Which lines run from the first one up to and including the one with "return mesh"? Print exactly those.
>> START Collected data
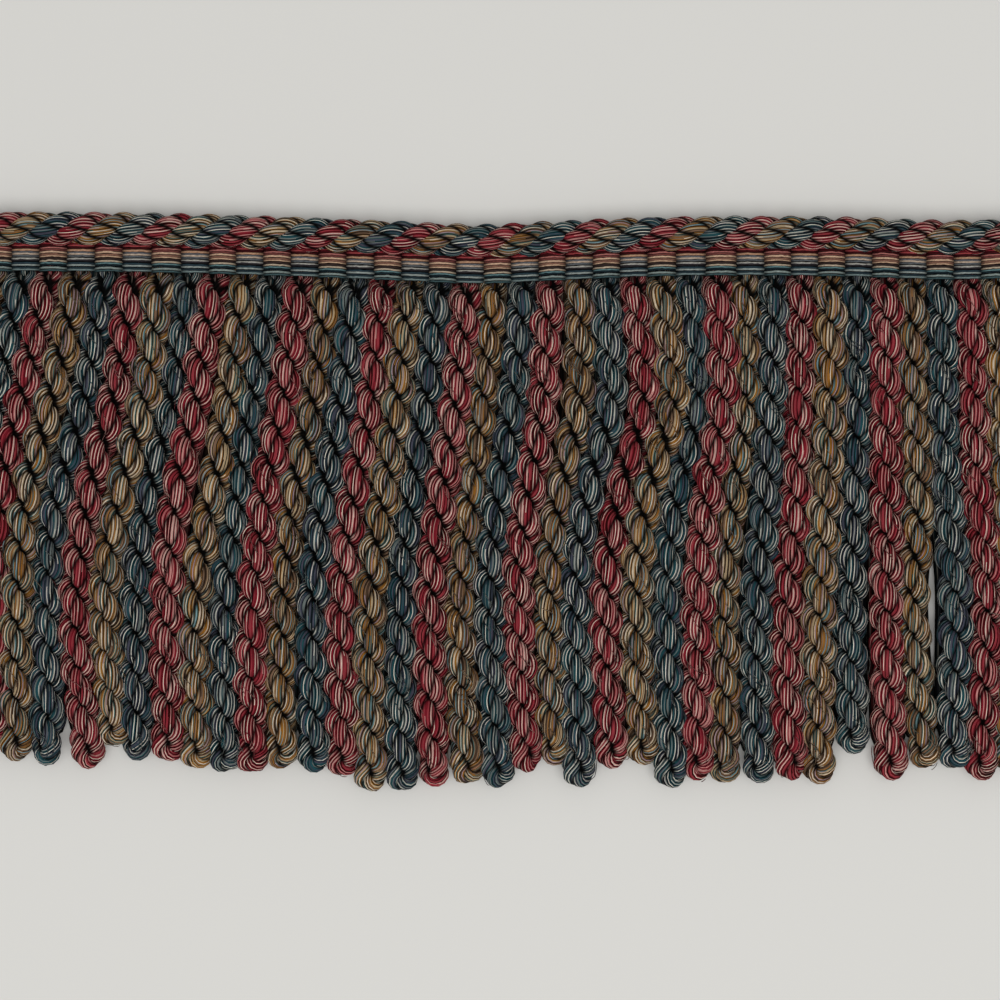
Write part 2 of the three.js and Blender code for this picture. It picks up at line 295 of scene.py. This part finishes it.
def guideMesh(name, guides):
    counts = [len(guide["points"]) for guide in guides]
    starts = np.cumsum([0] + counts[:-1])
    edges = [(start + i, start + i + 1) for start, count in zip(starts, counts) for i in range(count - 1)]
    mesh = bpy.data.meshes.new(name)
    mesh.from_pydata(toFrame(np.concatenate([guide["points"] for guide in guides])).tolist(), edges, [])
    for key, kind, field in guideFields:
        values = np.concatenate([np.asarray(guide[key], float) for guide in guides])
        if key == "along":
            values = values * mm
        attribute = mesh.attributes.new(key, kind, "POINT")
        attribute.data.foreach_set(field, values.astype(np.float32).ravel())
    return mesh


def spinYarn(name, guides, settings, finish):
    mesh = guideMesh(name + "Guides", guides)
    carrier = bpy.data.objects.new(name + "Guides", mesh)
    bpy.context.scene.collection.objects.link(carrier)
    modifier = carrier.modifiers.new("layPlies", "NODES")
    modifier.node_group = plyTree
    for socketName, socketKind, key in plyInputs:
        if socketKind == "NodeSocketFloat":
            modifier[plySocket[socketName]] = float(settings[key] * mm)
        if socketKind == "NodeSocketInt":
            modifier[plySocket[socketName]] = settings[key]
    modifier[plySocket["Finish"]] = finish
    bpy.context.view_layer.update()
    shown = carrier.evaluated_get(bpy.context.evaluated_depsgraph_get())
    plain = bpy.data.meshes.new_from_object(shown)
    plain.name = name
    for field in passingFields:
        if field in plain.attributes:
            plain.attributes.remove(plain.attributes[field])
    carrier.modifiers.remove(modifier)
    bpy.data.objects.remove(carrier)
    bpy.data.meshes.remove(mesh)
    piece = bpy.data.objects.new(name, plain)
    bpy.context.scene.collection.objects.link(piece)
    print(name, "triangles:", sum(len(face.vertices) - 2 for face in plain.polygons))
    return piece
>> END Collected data
### In response:
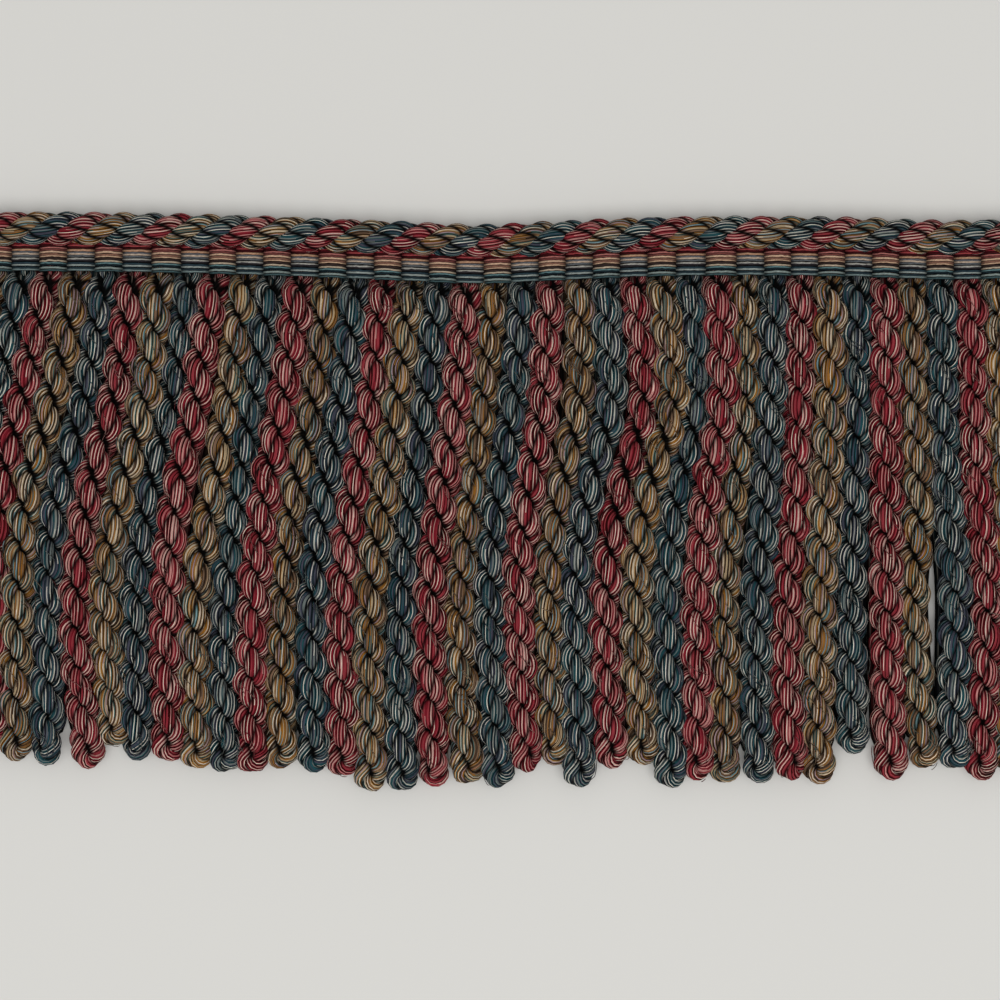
Write part 2 of the three.js and Blender code for this picture. It picks up at line 295 of scene.py. This part finishes it.
def guideMesh(name, guides):
    counts = [len(guide["points"]) for guide in guides]
    starts = np.cumsum([0] + counts[:-1])
    edges = [(start + i, start + i + 1) for start, count in zip(starts, counts) for i in range(count - 1)]
    mesh = bpy.data.meshes.new(name)
    mesh.from_pydata(toFrame(np.concatenate([guide["points"] for guide in guides])).tolist(), edges, [])
    for key, kind, field in guideFields:
        values = np.concatenate([np.asarray(guide[key], float) for guide in guides])
        if key == "along":
            values = values * mm
        attribute = mesh.attributes.new(key, kind, "POINT")
        attribute.data.foreach_set(field, values.astype(np.float32).ravel())
    return mesh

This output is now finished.